The answer to the shortage of elephants in captivity is restarting the breeding program at Pinnawela that can lead to about 20 animals being born each year, after the two year gestation, to add to the dwindling stock and keep a permanent 200 animals in captivity other than at Pinnawela and transit homes of orphaned babies.

Anonymous said...

Ganga the Elephant of the Gangaramaya Viharaya, has been removed from the temple premises, and is presumed living in better surroundings, in one of the numerous properties and estates owned by the Temple with more freedom. It was not right to keep that elephant for the thousands of visitors who come to the temple, both local and foreign to see it more as a collection of BRIC a BRAC, as the area given to her was far too small for an animal her size.

Anonymous said...

The President is WRONG in bringing baby tuskers from Myanmar to Sri Lanka to fill the shortfall.

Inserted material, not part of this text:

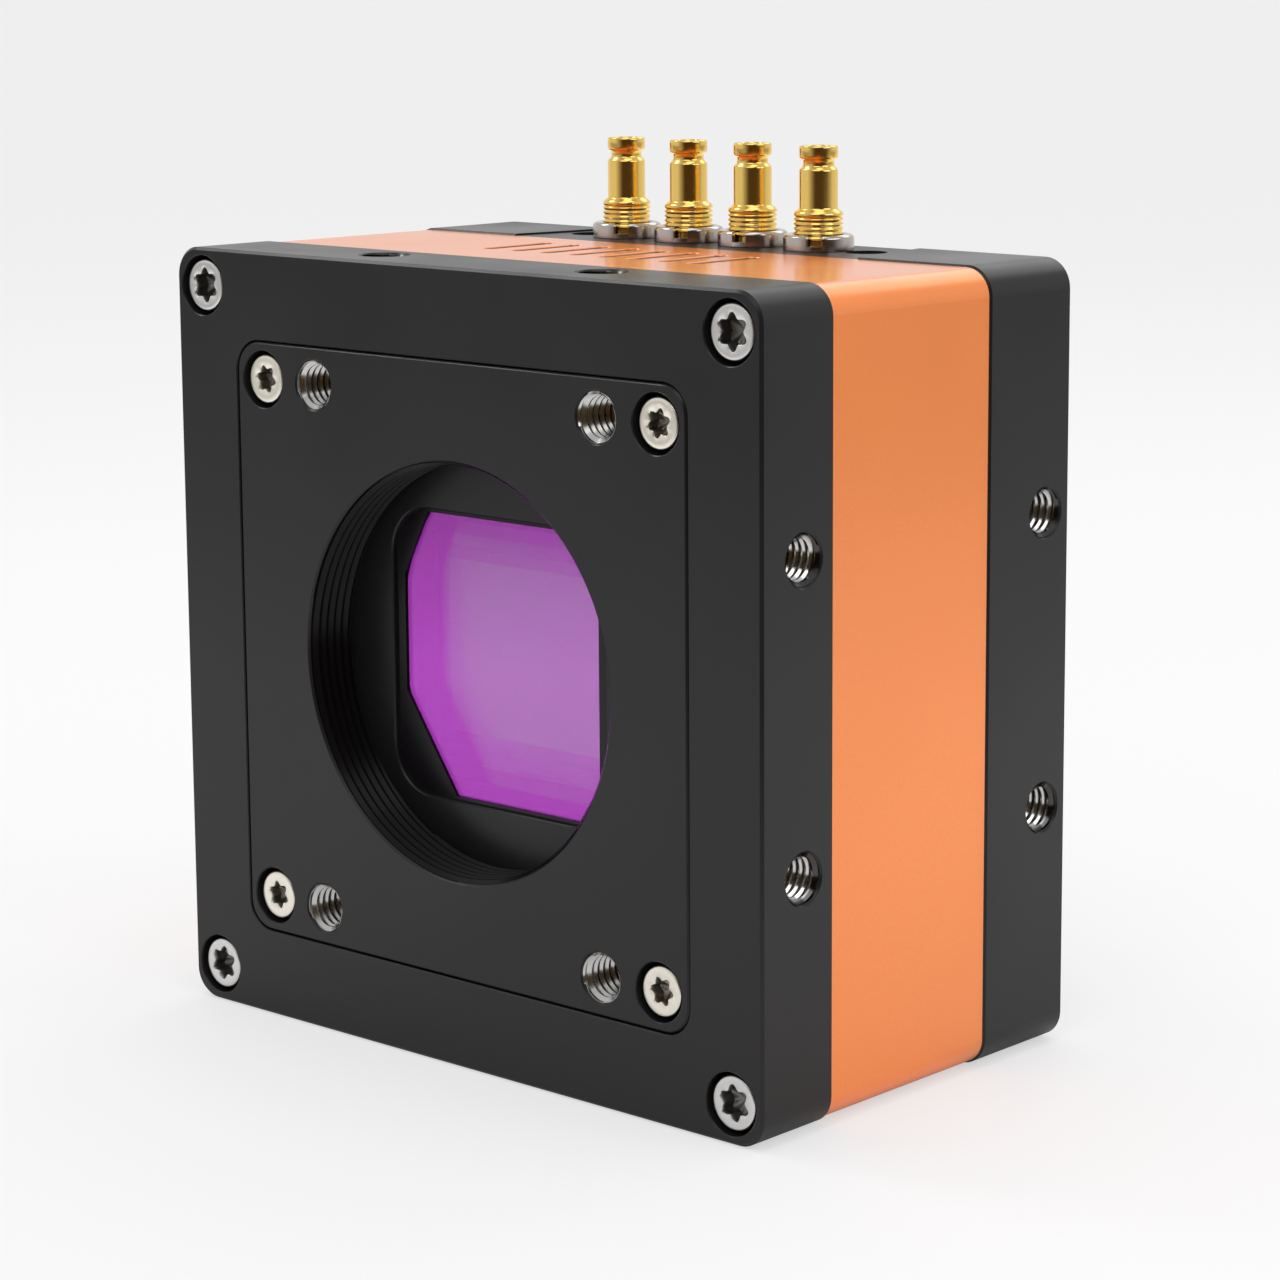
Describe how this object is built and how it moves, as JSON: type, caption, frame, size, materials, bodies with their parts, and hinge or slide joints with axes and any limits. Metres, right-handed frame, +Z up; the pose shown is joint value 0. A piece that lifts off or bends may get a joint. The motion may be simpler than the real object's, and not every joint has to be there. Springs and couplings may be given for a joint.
{
  "type": "machine vision camera",
  "caption": "Square industrial area scan camera body with a threaded lens opening, filter glass over the sensor, tapped mounting holes and coaxial jacks on top.",
  "frame": {"origin": "middle of the bounding box's bottom face, where the camera stands", "axes": "+Z up, the lens opening faces -Y, +X is the right-hand side when looking into the lens opening"},
  "size_m": [0.08, 0.0472, 0.0904],
  "materials": {
    "black_anodised": "satin black anodised",
    "orange_anodised": "satin orange anodised",
    "steel_screw": "plain turned steel",
    "nickel_screw": "nickel plated",
    "black_screw": "black oxide",
    "seal_rubber": "matt",
    "mask_black": "matt black",
    "purple_glass": "coated filter glass",
    "clear_glass": "clear",
    "sensor_ceramic": "brown ceramic",
    "silicon": "polished die",
    "circuit_board": "solder resist",
    "connector_black": "moulded",
    "spacer_steel": "turned",
    "chip_lid": "matt lid",
    "chip_black": "moulded",
    "thermal_pad": "soft pad",
    "bare_aluminium": "machined",
    "nickel": "bright nickel",
    "gold": "bright gold plated",
    "insulator_white": "moulded",
    "cable_white": "flat flexible cable"
  },
  "bodies": {
    "root": {"board_stack_screws": "steel_screw", "coax_body_1": "gold", "coax_body_2": "gold", "coax_body_3": "gold", "coax_body_4": "gold", "coax_insulator_1": "insulator_white", "coax_insulator_2": "insulator_white", "coax_insulator_3": "insulator_white", "coax_insulator_4": "insulator_white", "coax_pin_1": "gold", "coax_pin_2": "gold", "coax_pin_3": "gold", "coax_pin_4": "gold", "coax_ring_nuts": "nickel", "connector_panel": "black_anodised", "filter_gasket": "seal_rubber", "filter_glass": "purple_glass", "filter_mask": "mask_black", "flat_cable": "cable_white", "front_gasket": "seal_rubber", "front_plate": "black_anodised", "front_plate_screws": "steel_screw", "heat_spreader": "bare_aluminium", "jack_board": "circuit_board", "jack_cable_socket": "connector_black", "lens_mount_plate": "black_anodised", "lens_plate_screws": "nickel_screw", "lens_plate_seal": "seal_rubber", "memory_chips": "chip_black", "middle_housing": "orange_anodised", "panel_screws": "black_screw", "power_board": "circuit_board", "power_board_screws": "steel_screw", "power_board_spacers": "spacer_steel", "power_capacitors": "bare_aluminium", "power_inductors": "chip_black", "power_link_header": "connector_black", "processor_board": "circuit_board", "processor_board_connector": "connector_black", "processor_board_spacers": "spacer_steel", "processor_cable_socket": "connector_black", "processor_chip": "chip_lid", "rear_cover": "black_anodised", "rear_cover_screws": "steel_screw", "rear_gasket": "seal_rubber", "sensor_board": "circuit_board", "sensor_board_connector": "connector_black", "sensor_board_spacers": "spacer_steel", "sensor_cover_glass": "clear_glass", "sensor_die": "silicon", "sensor_package": "sensor_ceramic", "thermal_pad": "thermal_pad"}
  },
  "joints": []
}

They should be left there, as it is accepted that transport of elephants between Countries MUST be avoided unless absolutely necessary or to bring one or two to Pinawela for breeding purposes for the purposes of breeding them locally.

Anonymous said...

Temples SHOULD NOT hold elephants. They have enough to do to look after the spiritual well being of the devotees to be worrying about the welfare of an animal. Leave that to the experts, and people with more knowledge of that department.

Anonymous said...

The Elephant transit home MUST be reopened in Ritigala to cater to the sub species in the Minneriya Kaudulla Wagamuwa belt. That is very different to the UDA WALAWE subspecies. Rehabilitation must be done carefully, and using tracking collars to keep tabs for at least 5 years after they are released, to determine success of, and especially if females are able to join existing herds in the area, for bonding.